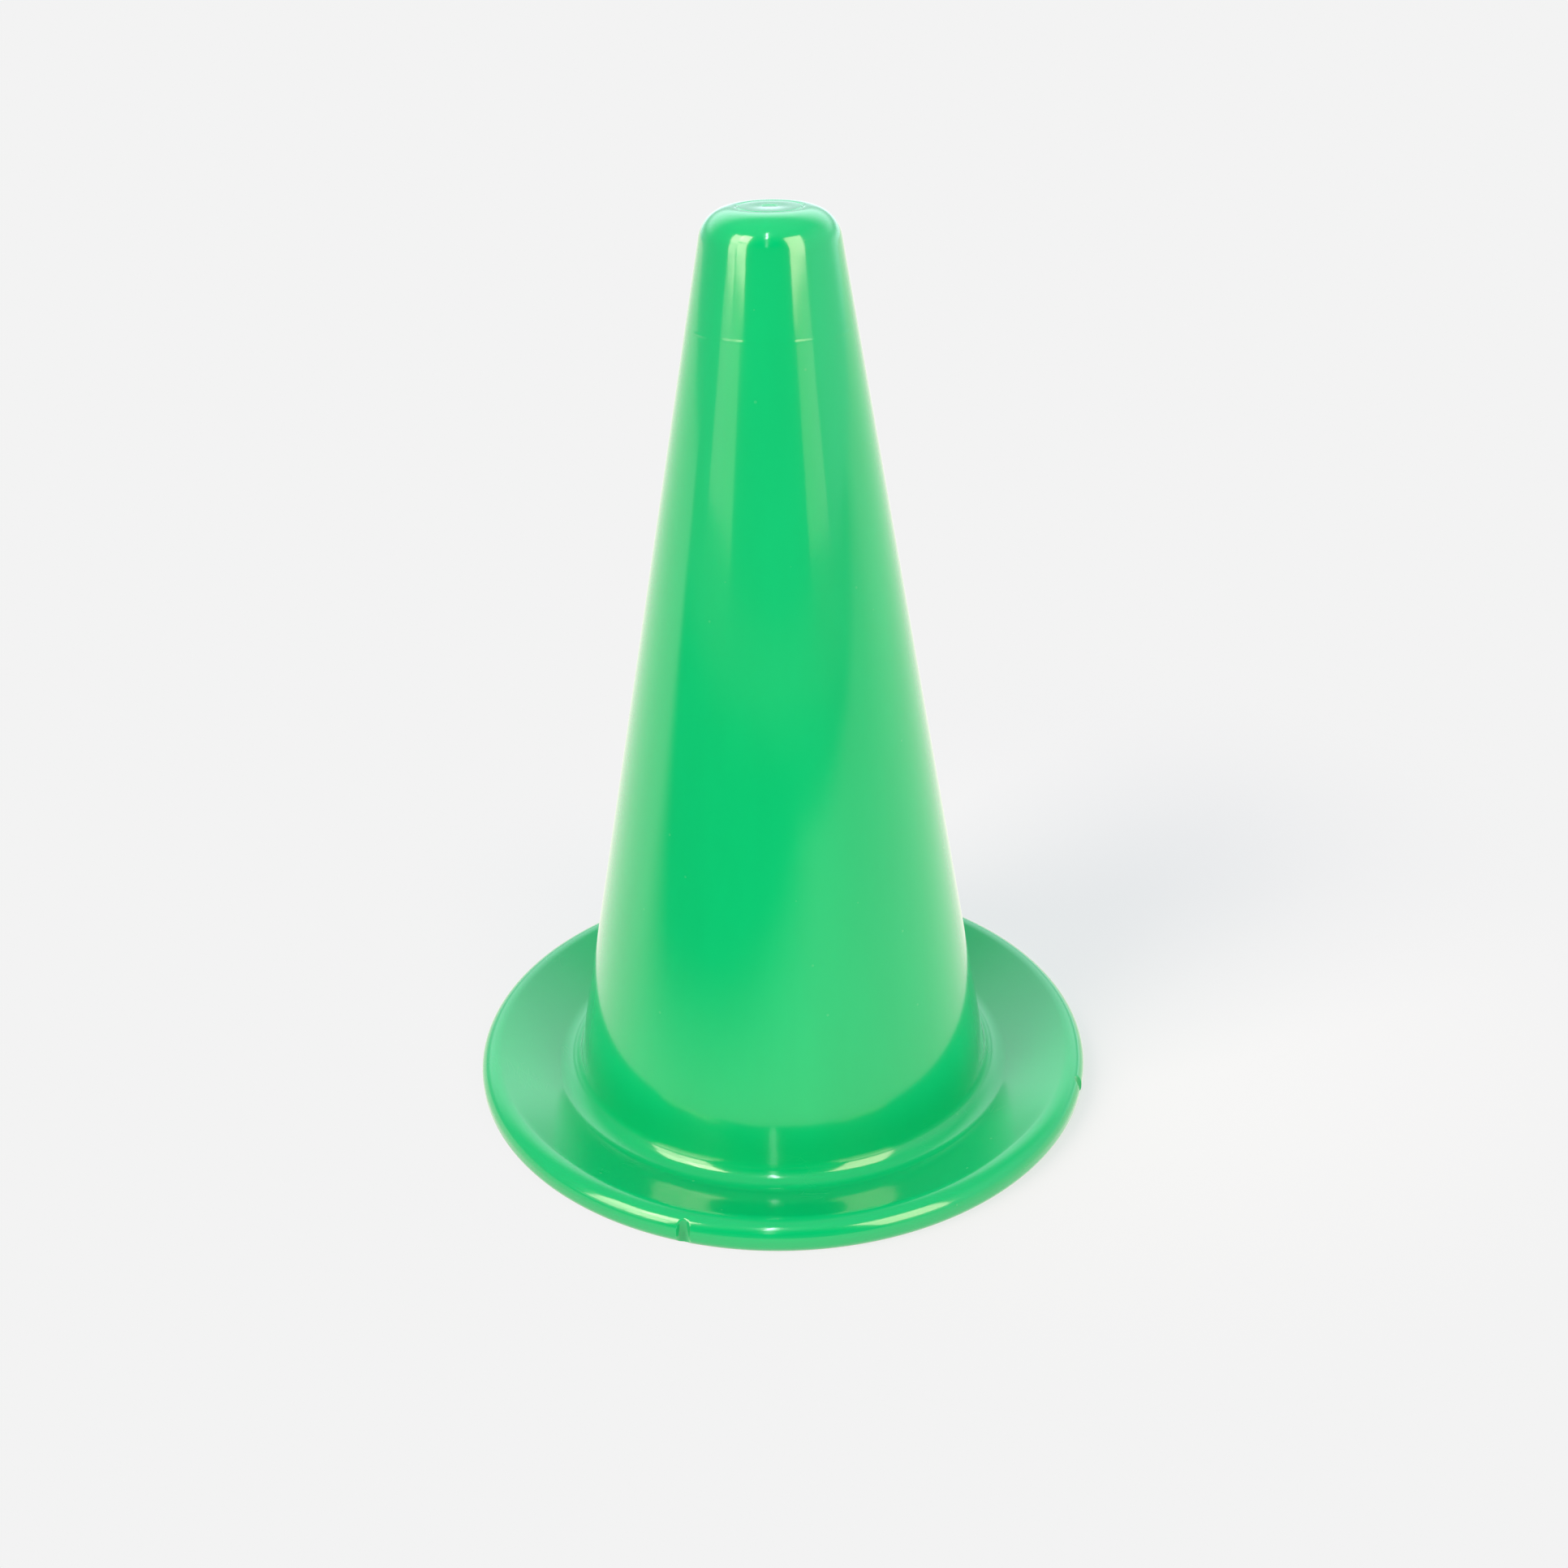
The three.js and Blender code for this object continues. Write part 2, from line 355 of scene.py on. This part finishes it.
# Bend the grid, close it where the section meets itself, and shade it smooth but for edges over 40 degrees
same_point = 5e-7
sharp_edge = math.radians(40)
sine = add(spin, "ShaderNodeMath", {"operation": "SINE"}, {0: angle})
cosine = add(spin, "ShaderNodeMath", {"operation": "COSINE"}, {0: angle})
towards_right = add(spin, "ShaderNodeMath", times, {0: from_cone_axis, 1: sine})
towards_front = add(spin, "ShaderNodeMath", times, {0: from_cone_axis, 1: cosine})
towards_back = add(spin, "ShaderNodeMath", times, {0: towards_front, 1: -1.0})
spun = add(spin, "ShaderNodeCombineXYZ", None, {"X": towards_right, "Y": towards_back, "Z": point["Z"]})
bent = add(spin, "GeometryNodeSetPosition", None, {"Geometry": grid, "Position": spun})
closed = add(spin, "GeometryNodeMergeByDistance", None, {"Geometry": bent, "Distance": same_point})
outwards = add(spin, "GeometryNodeFlipFaces", None, {"Mesh": closed})
edge_angle = add(spin, "GeometryNodeInputMeshEdgeAngle")
crease = add(spin, "FunctionNodeCompare", is_more, {0: edge_angle, 1: sharp_edge})
smooth = add(spin, "GeometryNodeSetShadeSmooth", None, {"Geometry": outwards})
sharp = {"Geometry": smooth, "Selection": crease, "Shade Smooth": False}
creased = add(spin, "GeometryNodeSetShadeSmooth", {"domain": "EDGE"}, sharp)
whole_cone = add(spin, "GeometryNodeRealizeInstances", None, {"Geometry": creased})
finished = add(spin, "GeometryNodeSetMaterial", None, {"Geometry": whole_cone, "Material": size["Finish"]})
add(spin, "NodeGroupOutput", None, {"Geometry": finished})


def linear(code):
    """Linear colour of an sRGB hex code."""
    parts = [int(code[i:i + 2], 16) / 255 for i in (1, 3, 5)]
    return (*(part / 12.92 if part <= 0.04045 else ((part + 0.055) / 1.055) ** 2.4 for part in parts), 1.0)


# Injection-moulded polyethylene, coloured in the mass. It leaves a polished mould with a bright clear shine
# over a soft haze, faint waves from uneven shrinkage, and pale streaks where the melt flowed from the gate. It
# is finely scuffed where it is stacked and slid over the ground. Below the tip line its polish is duller.
moulded = bpy.data.materials.new("injection_moulded_polyethylene")
moulded.use_nodes = True
plastic = moulded.node_tree
surface = plastic.nodes["Principled BSDF"]
for name, value in (
    ("IOR", 1.51),
    ("Specular IOR Level", 0.1),
    ("Coat Weight", 1.0),
    ("Coat Roughness", 0.1),
    ("Coat IOR", 1.57),
    ("Subsurface Weight", 0.12),
    ("Subsurface Radius", (0.6, 1.6, 0.9)),
    ("Subsurface Scale", 0.001),
):
    surface.inputs[name].default_value = value
gradual = {"interpolation_type": "SMOOTHSTEP"}
two_numbers = {"data_type": "FLOAT"}
two_colours = {"data_type": "RGBA"}

# Patterns are read in millimetres on the cone itself, and once more along its wall for streaks and scuffs
mm = 1000
mm_up_in_streaks = 140
on_cone = add(plastic, "ShaderNodeTexCoord").outputs["Object"]
in_mm = add(plastic, "ShaderNodeMapping", None, {"Vector": on_cone, "Scale": (mm, mm, mm)})
axes = add(plastic, "ShaderNodeSeparateXYZ", None, {0: in_mm}).outputs
level = add(plastic, "ShaderNodeVectorMath", times, {0: in_mm, 1: (1, 1, 0)})
from_axis = add(plastic, "ShaderNodeVectorMath", {"operation": "LENGTH"}, {0: level}).outputs["Value"]
stretched = add(plastic, "ShaderNodeMapping", None, {"Vector": on_cone, "Scale": (mm, mm, mm_up_in_streaks)})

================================

Of the lines above, how many include the word "code"? Reply with the number alone.

• The solution
4